The idea of a Hamlet overture had first occurred to Tchaikovsky in 1876, as outlined in his plans in a letter to his brother Modest. At that time, he conceived it in three parts:
 1. Elsinore and Hamlet, up to the appearance of his father's ghost
 2. Polonius (scherzando) and Ophelia (adagio), and
 3. Hamlet after the appearance of the ghost. His death and Fortinbras.

However, by 1888 he had altered these notions. The actor Lucien Guitry asked him to write some incidental music for a production of Shakespeare's play, to which Tchaikovsky agreed. The planned performance was cancelled, but Tchaikovsky decided to finish what he had started, in the form of a concert overture. There is no musical enactment of the events of the play, or even a presentation of the key characters. The work adopts the same scheme he used in his other Shakespeare pieces, the fantasy-overture Romeo and Juliet (1869, revised 1870 and 1880) and the symphonic fantasy The Tempest (1873), in using certain characteristics or emotional situations within the play. The essence of the work is the brooding atmosphere depicting Elsinore, but there is an obvious love theme, and a plaintive melody on the oboe can be seen to represent Ophelia.

What makes "Hamlet" unique from other works of Tchaikovsky fantasy is the lack of a structural development. The standard form of this music has an exposition, a development, and concludes with a recapitulation. Tchaikovsky did not clearly emphasize a development section in "Hamlet."

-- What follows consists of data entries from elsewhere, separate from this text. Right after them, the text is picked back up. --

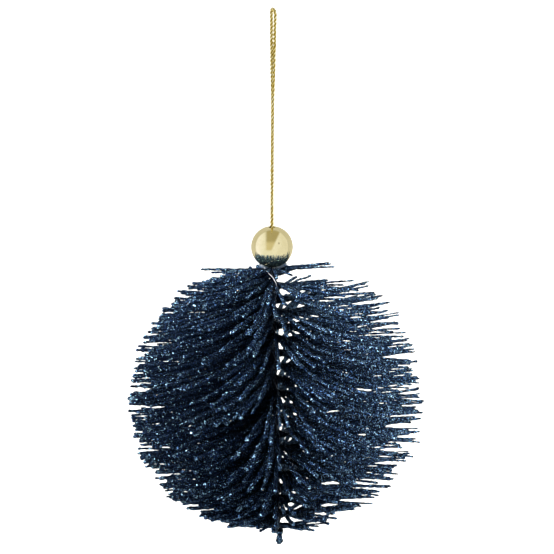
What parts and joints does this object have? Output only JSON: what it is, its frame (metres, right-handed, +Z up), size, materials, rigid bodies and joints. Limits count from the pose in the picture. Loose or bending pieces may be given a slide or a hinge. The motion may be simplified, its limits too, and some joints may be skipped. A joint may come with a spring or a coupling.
{
  "type": "hanging bristle ball ornament",
  "caption": "Ball of glitter-coated bristles on a twisted wire core, with a metallic bead on top, hanging from a doubled cord that ends in a small eye.",
  "frame": {"origin": "the hang point, on the underside of the top of the cord's eye, where a hook holds it", "axes": "+Z up along the cord, from the bead to the hook; +X to the right and -Y to the front of the ball"},
  "size_m": [0.0987, 0.0992, 0.186],
  "materials": {
    "cord": "twisted metallic lurex cord, gold",
    "bead": "metallised, pale gold, satin-bright",
    "hot_melt": "clear hot-melt glue, cloudy",
    "core_wire": "dark twisted wire",
    "bristles": "tinsel bristles coated in dark blue glitter"
  },
  "bodies": {
    "eye": {"cord_eye": "cord"},
    "upper_cord": {"cord_upper_left": "cord", "cord_upper_right": "cord"},
    "lower_cord": {"cord_lower_left": "cord", "cord_lower_right": "cord"},
    "ball": {"cord_tail_left": "cord", "cord_tail_right": "cord", "bead": "bead", "glue_collar": "hot_melt", "core_wire_a": "core_wire", "core_wire_b": "core_wire", "bristle_whorl_01": "bristles", "bristle_whorl_02": "bristles", "bristle_whorl_03": "bristles", "bristle_whorl_04": "bristles", "bristle_whorl_05": "bristles", "bristle_whorl_06": "bristles", "bristle_whorl_07": "bristles", "bristle_whorl_08": "bristles", "bristle_whorl_09": "bristles", "bristle_whorl_10": "bristles", "bristle_whorl_11": "bristles", "bristle_whorl_12": "bristles", "bristle_whorl_13": "bristles", "bristle_whorl_14": "bristles", "bristle_whorl_15": "bristles", "bristle_whorl_16": "bristles", "bristle_whorl_17": "bristles", "bristle_whorl_18": "bristles", "bristle_whorl_19": "bristles", "wire_end_knob": "bristles"}
  },
  "joints": [
    {"name": "cord_swing", "type": "hinge", "parent": "eye", "child": "upper_cord", "pos_m": [0, 0, -0.015], "axis": [0, 1, 0], "range_deg": [-60, 60]},
    {"name": "cord_spin", "type": "hinge", "parent": "upper_cord", "child": "lower_cord", "pos_m": [0, 0, -0.035], "axis": [0, 0, 1], "range_deg": [-170, 170]},
    {"name": "ball_tip", "type": "hinge", "parent": "lower_cord", "child": "ball", "pos_m": [0, 0, -0.0735], "axis": [1, 0, 0], "range_deg": [-60, 60]}
  ]
}
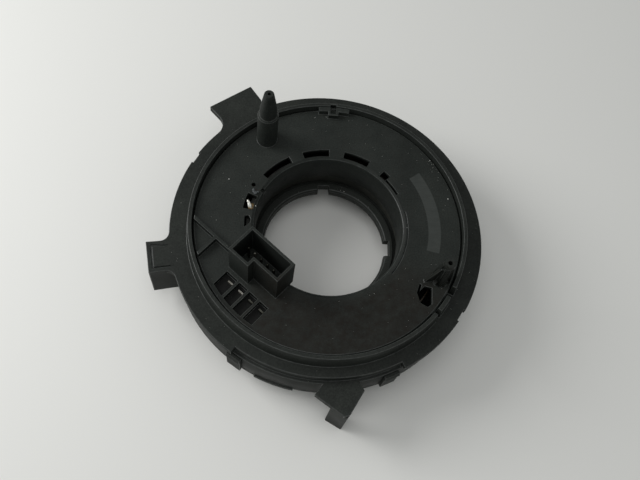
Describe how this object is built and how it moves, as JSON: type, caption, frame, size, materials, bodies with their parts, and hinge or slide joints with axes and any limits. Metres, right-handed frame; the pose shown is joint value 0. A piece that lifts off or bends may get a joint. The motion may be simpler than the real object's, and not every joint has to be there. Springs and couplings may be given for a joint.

The Hamlet overture-fantasia was dedicated to Edvard Grieg, whom Tchaikovsky had met in Leipzig in early 1888 on the same occasion that he met Johannes Brahms. He described Grieg as "an extraordinarily charming man".

The Symphony No. 5 was premiered on 17 November 1888, and the Hamlet overture-fantasia had its first performance a week later, on 24 November. Both performances were in Saint Petersburg, and Tchaikovsky conducted both of them. While Hamlet was not a great success, it still received a better initial reception than the symphony did, but it has subsequently assumed a lower profile in Tchaikovsky's works.

Excerpts from the score were used in the 2005 ballet Anna Karenina, choreographed by Boris Eifman.

==Incidental music, Op. 67a==
Lucien Guitry again asked Tchaikovsky to write incidental music for Hamlet. This time, it was for a benefit production on 21 February 1891 at the Mikhaylovsky Theatre in Saint Petersburg, and it was to be Guitry's farewell performance. Tchaikovsky started work on the incidental music on 13 January, but found it difficult. He was exhausted from completing The Queen of Spades, which had premiered to a triumph in December 1890. Also that month, his patroness Nadezhda von Meck had severed her connection with him. He was also suffering an affliction of the right hand. For these reasons he had cancelled his conducting engagements in Mainz, Budapest and Frankfurt, and retired for rest and recuperation to Frolovskoye.

For the overture, he used the earlier stand-alone Hamlet overture-fantasia Op. 67, but in a shortened form. In the 16 other numbers, as well as writing some new music, he also used material from the incidental music to The Snow Maiden, Op. 12 (1873), from the alla tedesca movement of the Third Symphony (1875), and from the Elegy for Ivan Samarin (1884). The writing was finished by 3 February. Tchaikovsky travelled from Moscow to attend the performance in Saint Petersburg. He enjoyed the performance for the acting, but he never thought much of the music he had produced, and refused permission for it to be used in a later production in Warsaw.

==Performance history==
Performances of Tchaikovsky's Hamlet during and after his life.

- Saint Petersburg, Russian Empire: 24 November 1888, conducted by Tchaikovsky himself
- Saint Petersburg, Russian Empire: 22 December 1889, conducted by Tchaikovsky himself
- Brooklyn, United States: 14 February 1891, conducted by Theodore Thomas at the Academy of Music
- London, Great Britain: 3 November 1897, conducted by Charles Lamoureux at the Queen's Hall

==Sources==
- Alexander Poznansky, Tchaikovsky: The Quest for the Inner Man, pp. 485, 492, 494, 523, 525
- John Warrack, Tchaikovsky pp. 214, 217-218, 244.
- Groves’ Dictionary of Music and Musicians, 5th ed.